Question 2. “Public sector has changed its role since 1991 a great deal”. Do you agree? Justify your answer.
Answer: The role and importance of public sector changed with passage of time.
  1. Development of infrastructure: At the time of independence, India suffered from an acute shortage of heavy industries such as engineering, iron and steel, oil refineries, heavy machineries, etc. Because of huge investment requirement and long gestation period, private sector was not willing to enter these areas. The duty of development of basic infrastructure was assigned to public sector which it discharged quite efficiently.
  2. Regional balance: Earlier, most of the development was limited to a few areas like port towns. For providing employment to the people and for accelerating the economic development of backward areas many industries were set up by public sector in those areas.
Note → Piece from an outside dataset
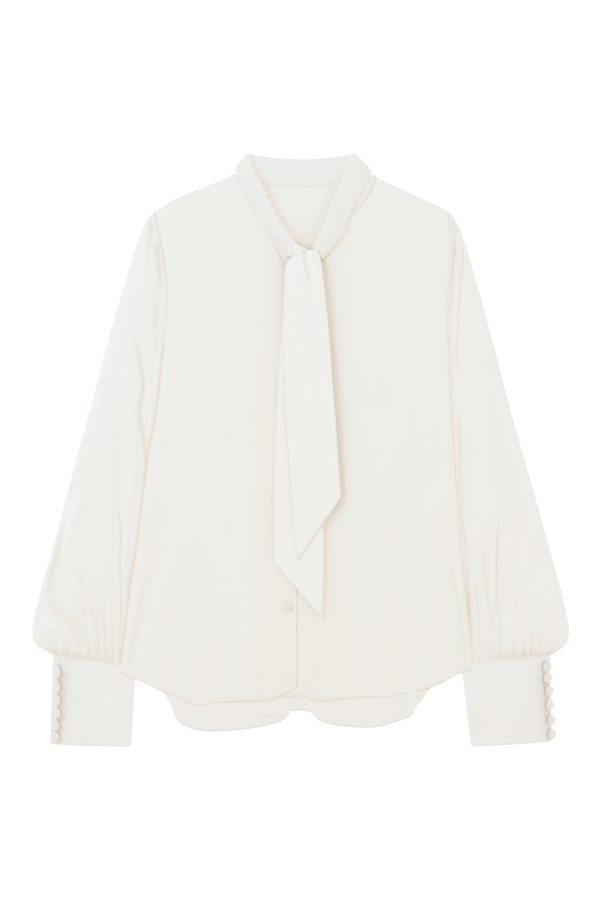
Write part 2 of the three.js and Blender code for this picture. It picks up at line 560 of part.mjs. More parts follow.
function sleeve(stations, folds, sideX) {
  const lengths = [0];
  for (let i = 1; i < stations.length; i += 1) {
    const dx = stations[i].outX + stations[i].inX - stations[i - 1].outX - stations[i - 1].inX;
    const dy = stations[i].outY + stations[i].inY - stations[i - 1].outY - stations[i - 1].inY;
    lengths.push(lengths[i - 1] + Math.hypot(dx, dy) / 2);
  }
  const whole = lengths[lengths.length - 1];
  const rows = stations.map((station, i) => (
    sleeveSection(station, folds, whole - lengths[i], sideX)
  ));
  return wall(rows, CLOTH, true);
}

// Cuffs
// A cuff is one wall that starts at the edge with the loops, runs over the top to the inner fold,
// back along the table, round the outer fold and on under the edge it started from.
function cuffSection(cuff, share) {
  const outer = new THREE.Vector2(
    lerp(cuff.outTop.x, cuff.outEnd.x, share), lerp(cuff.outTop.y, cuff.outEnd.y, share),
  );
  const inner = new THREE.Vector2(
    lerp(cuff.inTop.x, cuff.inEnd.x, share), lerp(cuff.inTop.y, cuff.inEnd.y, share),
  );
  const width = outer.distanceTo(inner);
  const low = CUFF_CLOTH / 2;
  const place = (reach, z) => {
    const onLine = outer.clone().lerp(inner, reach / width);
    return new THREE.Vector3(onLine.x, onLine.y, z);
  };
  const points = [];
  const top = [0, 0.1, 0.3, 0.55, 0.8, 1];
  for (const part of top) {
    const reach = lerp(CUFF_SLIT, width - CUFF_INNER_FOLD, part);
    const lap = CUFF_LAP_LIFT * (1 - smooth(part / 0.55));
    const fold = 2 * lerp(CUFF_OUTER_FOLD, CUFF_INNER_FOLD, part);
    points.push(place(reach, low + fold + lap + CUFF_PUFF * Math.sin(Math.PI * part)));
  }
  for (const angle of FOLD_TURN.map(THREE.MathUtils.degToRad)) {
    const reach = width - CUFF_INNER_FOLD + CUFF_INNER_FOLD * Math.cos(angle);
    points.push(place(reach, low + CUFF_INNER_FOLD + CUFF_INNER_FOLD * Math.sin(angle)));
  }
  for (const part of BOTTOM_SHARES) {
    points.push(place(part * width, low));
  }
  for (const angle of [...FOLD_TURN].reverse().map(THREE.MathUtils.degToRad)) {
    const reach = CUFF_OUTER_FOLD - CUFF_OUTER_FOLD * Math.cos(angle);
    points.push(place(reach, low + CUFF_OUTER_FOLD + CUFF_OUTER_FOLD * Math.sin(angle)));
  }
  for (const reach of [3, CUFF_SLIT - 2, CUFF_SLIT + CUFF_LAP]) {
    points.push(place(reach, low + 2 * CUFF_OUTER_FOLD));
  }
  return points;
}

function cuffWall(cuff) {
  const shares = [0, 0.25, 0.5, 0.75, 1];
  return wall(shares.map((share) => cuffSection(cuff, share)), CUFF_CLOTH);
}

function domedButton({ radius, height, shankRadius }, shankLength) {
  const back = shankRadius
    ? [[0, -shankLength], [shankRadius, -shankLength], [shankRadius, 0]]
    : [[0, 0]];
  const profile = [
    ...back, [radius * BUTTON_BACK, 0], [radius, height * 0.32], [radius * 0.94, height * 0.62],
    [radius * 0.6, height * 0.92], [0, height],
  ];
  const lathe = new THREE.LatheGeometry(profile.map(([r, h]) => new THREE.Vector2(r, h)), 12);
  return lathe.rotateX(Math.PI / 2);
}

// A cuff button leans outwards, with its lower edge and the end of its shank just over the strip.
const CUFF_BUTTON_LIFT = CUFF_BUTTON.radius * BUTTON_BACK * Math.sin(CUFF_BUTTON.tilt);
const SHANK_DIP = CUFF_BUTTON.shankRadius * Math.sin(CUFF_BUTTON.tilt);
const SHANK_LENGTH = (CUFF_BUTTON_LIFT - SHANK_DIP) / Math.cos(CUFF_BUTTON.tilt);

function cuffButton(cuff, number) {
  const share = number / (CUFF_BUTTONS - 1);
  const button = new THREE.Group();
  const x = lerp(cuff.firstButton.x, cuff.lastButton.x, share);
  const y = lerp(cuff.firstButton.y, cuff.lastButton.y, share);
  const stripTop = CUFF_CLOTH + 2 * CUFF_OUTER_FOLD;
  button.position.set(x, y, stripTop + SEAM_GAP + CUFF_BUTTON_LIFT);
  button.rotation.y = cuff.outer * CUFF_BUTTON.tilt;
  return button;
}

// Collar and tie
function collarFront(rows, side) {
  const middle = rows.map((row, i) => {
    const climb = smooth(i / 3);
    return [0, 0.25, 0.6, 1].map((share) => new THREE.Vector3(
      lerp(row.foldX, row.edgeX, share),
      lerp(row.foldY, row.edgeY, share),
      COLLAR_TOP_Z + 0.8 * (1 - climb) + (share === 0 ? -0.5 : 0),
    ));
  });
  const end = rows[rows.length - 1];
  const corner = new THREE.Vector2(end.foldX - end.edgeX, end.foldY - end.edgeY).normalize();
  const outward = new THREE.Vector2(-corner.y, corner.x).multiplyScalar(side);
  const endRow = middle[middle.length - 1];
  const turned = (out, drop) => endRow.map((point, j) => {
    const reach = out > 0 ? out : out * (1 - 0.26 * j);
    return new THREE.Vector3(
      point.x + outward.x * reach, point.y + outward.y * reach, COLLAR_TOP_Z - drop,
    );
  });
  const turn = COLLAR_CORNER_TURN;
  middle.push(turned(turn * 0.87, turn * 0.5));
  middle.push(turned(turn * 0.87, turn * 1.5));
  middle.push(turned(0, turn * 2));
  middle.push(turned(-COLLAR_TUCK, turn * 2));
  return wall(middle, BAND_CLOTH);
}

function collarBack() {
  const middle = COLLAR_BACK.map((row) => [0, 0.2, 0.4, 0.6, 0.8, 1].map((share) => {
    const bend = 4 * share * (1 - share);
    return new THREE.Vector3(lerp(row.left, row.right, share), row.y + row.dip * bend, row.z);
  }));
  return wall(middle, BAND_CLOTH);
}

// The stand continues down each front between the neckline seam and the turned-down collar.
function neckband(collar, side) {
  const seam = FRONT_NECK.filter((point) => point.x * side > PLACKET_EDGE_X * side);
  seam.sort((a, b) => a.y - b.y);
  const neckline = (y) => lookup(seam, 'y', 'x', y) - side * SEAM_GAP * 2;
  const heights = [...seam.map((point) => point.y), NECKBAND_TOP_Y];
  const shown = heights.filter((y) => y > NECKBAND_END_Y && y <= NECKBAND_TOP_Y);
  const rows = shown.sort((a, b) => a - b).map((y) => {
    const foldX = lookup(collar, 'foldY', 'foldX', y) + side * NECKBAND_INSET;
    return [0, 0.5, 1].map((share) => new THREE.Vector3(
      lerp(foldX, neckline(y), share), y, FLAT_BACK_Z + LAYER + COLLAR_STAND_LIFT,
    ));
  });
  return wall(rows, BAND_CLOTH);
}

function tieTail(rows, pleat) {
  const middle = rows.map((row, i) => [0, 0.22, 0.45, 0.58, 0.8, 1].map((share) => {
    const fade = 1 - smooth((i - 2) / 4);
    const fold = Math.abs(share - 0.45) / 0.55;
    const rise = pleat * Math.sin(Math.PI * clamp01(fold)) * fade;
    return new THREE.Vector3(
      lerp(row.leftX, row.rightX, share), lerp(row.leftY, row.rightY, share), row.z + rise,
    );
  }));
  return wall(middle, BAND_CLOTH);
}

// Assembly
const blouse = new THREE.Group();

function add(name, geometry, finish) {
  const mesh = new THREE.Mesh(geometry, finish);
  mesh.name = name;
  blouse.add(mesh);
  return mesh;
}

const leftArmhole = (y) => lookup(BODY_SIDES, 'y', 'left', y) - ARMHOLE_GAP;
const rightArmhole = (y) => lookup(BODY_SIDES, 'y', 'right', y) + ARMHOLE_GAP;

add('back', backPanel(), SHELL_FINISH);
add('front_right', rightFront(), SHELL_FINISH);
add('front_left', leftFront(), SHELL_FINISH);
add('sleeve_right', sleeve(RIGHT_SLEEVE, RIGHT_SLEEVE_FOLDS, leftArmhole), SHELL_FINISH);
add('sleeve_left', sleeve(LEFT_SLEEVE, LEFT_SLEEVE_FOLDS, rightArmhole), SHELL_FINISH);
add('cuff_right', cuffWall(RIGHT_CUFF), TRIM_FINISH);
add('cuff_left', cuffWall(LEFT_CUFF), TRIM_FINISH);
add('collar_back', collarBack(), TRIM_FINISH);
add('collar_right', collarFront(RIGHT_COLLAR, 1), TRIM_FINISH);
add('collar_left', collarFront(LEFT_COLLAR, -1), TRIM_FINISH);
add('neckband_right', neckband(RIGHT_COLLAR, -1), TRIM_FINISH);
add('neckband_left', neckband(LEFT_COLLAR, 1), TRIM_FINISH);
add('tie_rear', tieTail(REAR_TAIL, 0), TRIM_FINISH);
add('tie_front', tieTail(FRONT_TAIL, TAIL_PLEAT), TRIM_FINISH);

for (let number = 0; number < BUTTONS_ON_FRONT; number += 1) {
  const button = add(`button_front_${number + 1}`, domedButton(FRONT_BUTTON), BUTTON_FINISH);
  const y = SHOWN_BUTTON_Y + number * BUTTON_PITCH;
  button.position.set(BUTTON_X, y, rightFrontHeight(BUTTON_X, y) + CLOTH / 2 + SEAM_GAP);
}

for (const [side, cuff] of [['right', RIGHT_CUFF], ['left', LEFT_CUFF]]) {
  for (let number = 0; number < CUFF_BUTTONS; number += 1) {
    const seat = cuffButton(cuff, number);
    const name = `button_cuff_${side}_${number + 1}`;
    const button = new THREE.Mesh(domedButton(CUFF_BUTTON, SHANK_LENGTH), BUTTON_FINISH);
    button.name = name;
    seat.add(button);
    blouse.add(seat);
  }
}

export default blouse;
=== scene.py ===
import math

import bmesh
import bpy
import numpy as np
from mathutils import Matrix, Vector


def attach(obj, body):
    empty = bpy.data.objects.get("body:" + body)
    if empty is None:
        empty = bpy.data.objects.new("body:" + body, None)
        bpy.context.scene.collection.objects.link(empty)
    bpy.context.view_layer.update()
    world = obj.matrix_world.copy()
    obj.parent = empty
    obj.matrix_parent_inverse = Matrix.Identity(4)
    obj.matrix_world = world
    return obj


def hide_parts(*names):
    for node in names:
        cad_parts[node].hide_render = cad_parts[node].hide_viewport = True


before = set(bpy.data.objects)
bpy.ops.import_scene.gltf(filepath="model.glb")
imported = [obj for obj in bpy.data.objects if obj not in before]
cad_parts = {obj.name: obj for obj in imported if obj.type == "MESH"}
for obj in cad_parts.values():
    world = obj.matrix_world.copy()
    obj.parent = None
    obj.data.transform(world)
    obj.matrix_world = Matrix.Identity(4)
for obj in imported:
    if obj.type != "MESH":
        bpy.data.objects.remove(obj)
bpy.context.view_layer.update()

# Tie neck blouse, laid flat face up. Tables and functions are in millimetres, in the frame's own
# axes: +X the wearer's left, +Y the collar, +Z up. MM turns them into metres.
MM = 0.001
BODY = "root"

# Sizes
WALL = 0.5  # crepe, as drawn
CUFF_WALL = 1.1  # interfaced and double
TIE_WALL = 0.6
BACK_Z = 0.6  # middle of the back's wall
LAYER = 1.5  # one panel over another, middle to middle
PLACKET_X = -4.1
PLACKET_WIDTH = 24.2
EDGE_PLATEAU, EDGE_SLOPE = 7.0, 85.0  # widths of the lifted side and of the slope beside it
BUTTON_PLACE = (-16.2, -188.4)
BUTTON_RADIUS = 5.6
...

  3. Economics of scale: In certain industries (like electric power plants, natural gas, petroleum, etc) huge capital and large base are required to function economically. Such areas were taken up by public sector.
  4. Control of monopoly and restrictive trade practices: These enterprises were also established to provide completion to private sector and to check their monopolies and restrictive trade practices.
  5.  Import substitution: Public enterprises were also engaged in production of capital equipments which were earlier imported from other countries. At the same time public sector companies like STC and MMTC have played an important role in expanding exports of the country. Very important role was assigned to public sector but its performance was far from satisfactory which forced government to do rethinking on public enterprises.